Hence the appeal to 500-plus Piedmont jobs at US$90,000 a year, and environmental initiatives to minimise emissions, noise, traffic, and water usage.
So, what’s the risk the permits will be denied?
Something to keep in mind is the commissioners told Reuters they ‘may block or delay the project’ on the grounds that Piedmont did not tell them how they will preserve water, air, and noise quality in the area.
This leaves room for Piedmont to persuade the commissioners its plans sufficiently account for residents’ environmental concerns.
Something that may help Piedmont make that case is the company securing the Clean Water Act Section 404 Standard Individual Permit from the US Army Corps of Engineers (USACE) for the project in late 2019.

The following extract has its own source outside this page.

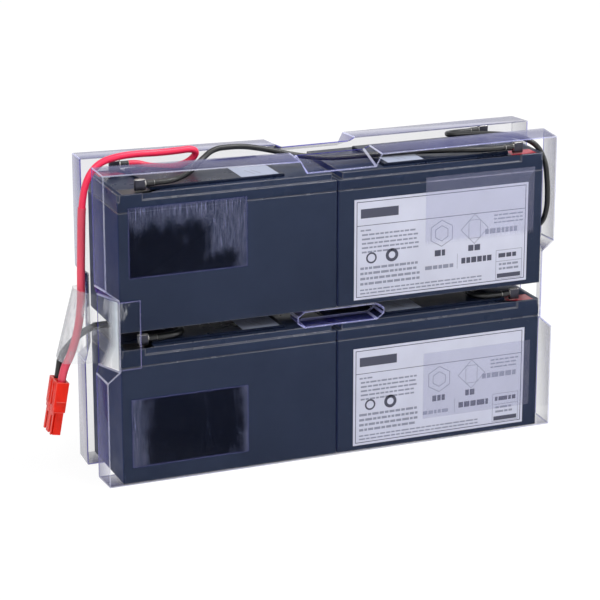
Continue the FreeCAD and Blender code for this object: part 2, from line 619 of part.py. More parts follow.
# ---------------------------------------------------------------- tape
def lead_tape():
    """One strip of clear tape: front face, round the leads, back to the rear shell."""
    thick = value("tape_thick")
    gap = value("tape_fit")
    front = value(SHELL_FRONT)
    waist = value(WAIST_HALF)
    flare = waist + value("waist_flare")
    rim = front + value("tray_depth")

    def plan(loop_x, loop_near, loop_far):
        """Centre line of the strip seen from above, from the front face to the rear face."""
        off = gap + thick / 2
        inset, bow = value("tape_inset"), value("tape_bow")
        rear = value("tape_rear")
        slope = value("waist_flare") * rear / value("tray_depth")
        clear = 1.2 * off
        return [Vector(-waist + value("tape_front"), front - off, 0),
                Vector(-waist - off, front - off, 0),
                Vector(-flare - clear, rim - inset, 0), Vector(loop_x + bow, loop_near, 0),
                Vector(loop_x, (loop_near + loop_far) / 2, 0), Vector(loop_x + bow, loop_far, 0),
                Vector(-flare - clear, inset - rim, 0),
                Vector(-waist - slope - clear, -front - rear, 0)]

    def ribbon(line, z):
        """Closed outline of the strip's section at one height."""
        left, right = [], []
        for i, point in enumerate(line):
            before = line[max(i - 1, 0)]
            after = line[min(i + 1, len(line) - 1)]
            run = after - before
            run.normalize()
            side = Vector(-run.y, run.x, 0) * (thick / 2)
            left.append(point + side + Vector(0, 0, z))
            right.append(point - side + Vector(0, 0, z))
        outline = left + right[::-1]
        return Part.makePolygon(outline + [outline[0]])

    low = ribbon(plan(MOUTH.x - 0.7, -6.2, 11.5), value("tape_low"))
    high = ribbon(plan(MOUTH.x + 12.7, 0.2, 14.2), value("tape_high"))
    return Part.makeLoft([low, high], True, True)


new_feature("lead_tape", lead_tape())


# ---------------------------------------------------------------- checks and files
DOC.recompute()
for obj in DOC.Objects:
    if "Invalid" in obj.State or "Error" in obj.State:
        raise RuntimeError(f"{obj.Label} failed: {obj.State}")
os.makedirs("parts", exist_ok=True)
for node in NODES:
    if node.Shape.isNull() or not node.Shape.isValid():
        raise RuntimeError(f"{node.Label} has no valid shape")
    node.Shape.exportStep(f"parts/{node.Label}.step")
print(f"{len(NODES)} nodes written")
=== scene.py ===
"""UPS battery cartridge: looks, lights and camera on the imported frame."""
import json
import math

import bmesh
import bpy
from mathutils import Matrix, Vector, noise

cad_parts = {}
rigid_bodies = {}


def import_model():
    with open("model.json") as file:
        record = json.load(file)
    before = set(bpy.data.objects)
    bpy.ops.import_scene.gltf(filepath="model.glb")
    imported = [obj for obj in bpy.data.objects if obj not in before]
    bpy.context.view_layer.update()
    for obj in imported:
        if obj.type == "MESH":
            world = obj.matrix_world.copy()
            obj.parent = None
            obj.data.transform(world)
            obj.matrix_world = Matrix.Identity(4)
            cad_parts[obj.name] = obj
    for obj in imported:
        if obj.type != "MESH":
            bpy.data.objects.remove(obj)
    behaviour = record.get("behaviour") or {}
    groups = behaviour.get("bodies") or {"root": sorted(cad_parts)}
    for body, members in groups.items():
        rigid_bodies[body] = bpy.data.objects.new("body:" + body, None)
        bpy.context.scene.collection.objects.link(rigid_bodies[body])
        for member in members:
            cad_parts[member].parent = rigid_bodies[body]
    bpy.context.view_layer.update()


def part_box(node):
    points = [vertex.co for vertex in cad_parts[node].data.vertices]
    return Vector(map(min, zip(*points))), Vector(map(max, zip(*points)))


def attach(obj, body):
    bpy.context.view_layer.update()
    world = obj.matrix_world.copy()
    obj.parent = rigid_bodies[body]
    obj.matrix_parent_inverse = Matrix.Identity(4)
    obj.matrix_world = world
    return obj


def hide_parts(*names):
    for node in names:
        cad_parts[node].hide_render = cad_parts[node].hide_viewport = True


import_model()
MM = 0.001


def srgb(red, green, blue):
    """An 8-bit colour as linear numbers."""
    return tuple(((c / 255 + 0.055) / 1.055) ** 2.4 if c > 10 else c / 3295
                 for c in (red, green, blue)) + (1.0,)


def shade(colour, share):
    """A colour made darker or lighter."""
    return tuple(min(1.0, c * share) for c in colour[:3]) + (1.0,)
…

USACE’s Environmental Assessment, undertaken in conjunction with six state and federal agencies, resulted in a ‘finding of no significant impact’ for the project.
Piedmont said the Section 404 permit is the only federal permit required for its proposed mine.
More relevant to Gaston County, Piedmont also obtained a CWA Section 401 Individual Water Quality Certification from the North Carolina Division of Water Resources, as well as an air quality permit from the North Carolina Department of Environmental Quality.
Today, the company said it plans to submit the state mining permit application in August 2021, with a definitive feasibility study expected to be finalised the following month.